Она обдумала мой вопрос.
— Он играл жестко, но не стремился к победе любой ценой. Прежде всего он видел в игре развлечение. Как и все мы. Это я про женщин. Вернее, девушек. Синди, жене Барри Терролта, было всего шестнадцать. Мы стояли на уровне первой базы, подбадривали наших парней, если им удавался удачный маневр, смеялись, когда они совершали ошибку. Пили «пепси» или пиво, курили. Я восхищалась близнецами Элен Джири, а она целовала Ки шейку под подбородком, пока малышка не начинала смеяться. Иногда мы отправлялись в «Деревенское кафе», и Бадди готовил для нас пиццу, а платили проигравшие. После игры все вновь становились друзьями. Смеялись, кричали, подначивали друг друга, но никто не злился. Вся злость оставалась на поле. А знаете, что теперь? Никто из них не заглядывает ко мне. Даже Элен Джири, когда-то моя закадычная подруга. Не заходит и Ричи Лэттимор, лучший друг Лэнса. А ведь раньше они часами говорили о камнях, птицах, деревьях, которые росли на другом берегу озера. Они приходили на похороны, какое-то время не забывали меня, а потом, как отрезало. Вы понимаете? Когда я была ребенком, у нас пересох колодец. Воды насос накачивал все меньше и наконец погнал один воздух. Только воздух. — От цинизма не осталось и следа, в голосе слышалась лишь обида. — Я видела Элен на Рождество, и она пообещала пригласить меня на день рождения близнецов, но не пригласила. Я думаю, она боится приближаться ко мне.
— Из-за старика?
— Естественно. Но ничего, жизнь продолжается. — Мэтти допила «кул-эйд» и поставила стакан. — А как насчет вас, Майк? Вернулись сюда, чтобы написать книгу? Вы собираетесь дать название Тэ-Эр? — Разговоры об этом шли с той поры, как мы купили «Сару-Хохотушку». Местным очень хотелось, что я, как-никак, известный писатель, придумал звучное название их городку.

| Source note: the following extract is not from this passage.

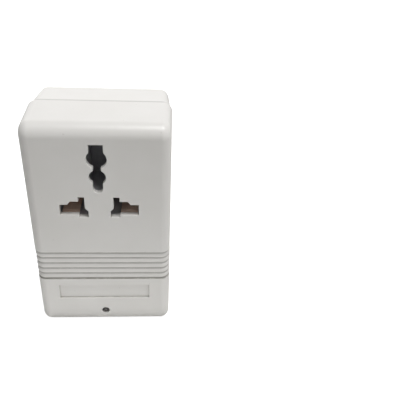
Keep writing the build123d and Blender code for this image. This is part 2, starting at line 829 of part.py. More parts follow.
def build_socket_contact(side):
    """Bent strip contact: two leaves with flared lips round the pin, joined at the back by a web."""
    start = front_inside + contact_leaf_setback
    web_back = carrier_back - carrier_floor
    web_front = web_back - contact_sheet
    inner = contact_leaf_gap / 2
    outer = inner + contact_sheet
    lip = contact_flare_length
    profile = outline_of([
        (start, inner + contact_flare), (start + lip, inner), (web_front, inner), (web_front, -inner),
        (start + lip, -inner), (start, -inner - contact_flare), (start, -outer - contact_flare),
        (start + lip, -outer), (web_back, -outer), (web_back, outer),
        (start + lip, outer), (start, outer + contact_flare),
    ])
    x = side * contact_leaf_centre
    contact = side_prism(Pos(0, pin_line) * profile, x - contact_leaf_width / 2, x + contact_leaf_width / 2)
    half = contact_sheet / 2
    contact += block(x - contact_tab_width / 2, x + contact_tab_width / 2, web_back, contact_tab_end,
                     pin_line - half, pin_line + half)
    return contact


def build_core_e_stack():
    """Stack of E-shaped core plates with two long windows, open at the top."""
    half = core_width / 2
    leg_top = core_bottom + core_height - core_unit - core_joint_gap
    window_floor = core_bottom + core_unit
    outline = outline_of([
        (-half, core_bottom), (half, core_bottom), (half, leg_top), (half - core_unit, leg_top),
        (half - core_unit, window_floor), (core_unit, window_floor), (core_unit, leg_top),
        (-core_unit, leg_top), (-core_unit, window_floor), (core_unit - half, window_floor),
        (core_unit - half, leg_top), (-half, leg_top),
    ])
    return prism(outline, core_front, core_back)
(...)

— Нет, — ответил я, а потом, неожиданно для себя, добавил:
— Я этим больше не занимаюсь.
Наверное, я ожидал, что она вскочит с протестующим криком, отбросит назад пластиковое кресло. Такие мысли многое говорят обо мне, причем характеризуют отнюдь не с лучшей стороны.
— Вы ушли на пенсию? — спокойно спросила она., — Или все дело в писательском психологическом барьере?
— Разумеется, о добровольном уходе на пенсию нет и речи. — Разговор принял довольно-таки забавный оборот. Я приехал к ней, чтобы предложить ей воспользоваться услугами Джона Сторроу — если потребуется, навязать ей услуги Джона Сторроу — а вместо этого впервые начал обсуждать мою неспособность работать. Раньше я ни с кем об этом не говорил.
— Значит, барьер.
— Раньше я тоже так думал, но теперь не уверен. Я подозреваю, что у каждого романиста есть определенный запас идей. Они как бы встроены в его сознание. А когда они заканчиваются, новым взяться неоткуда.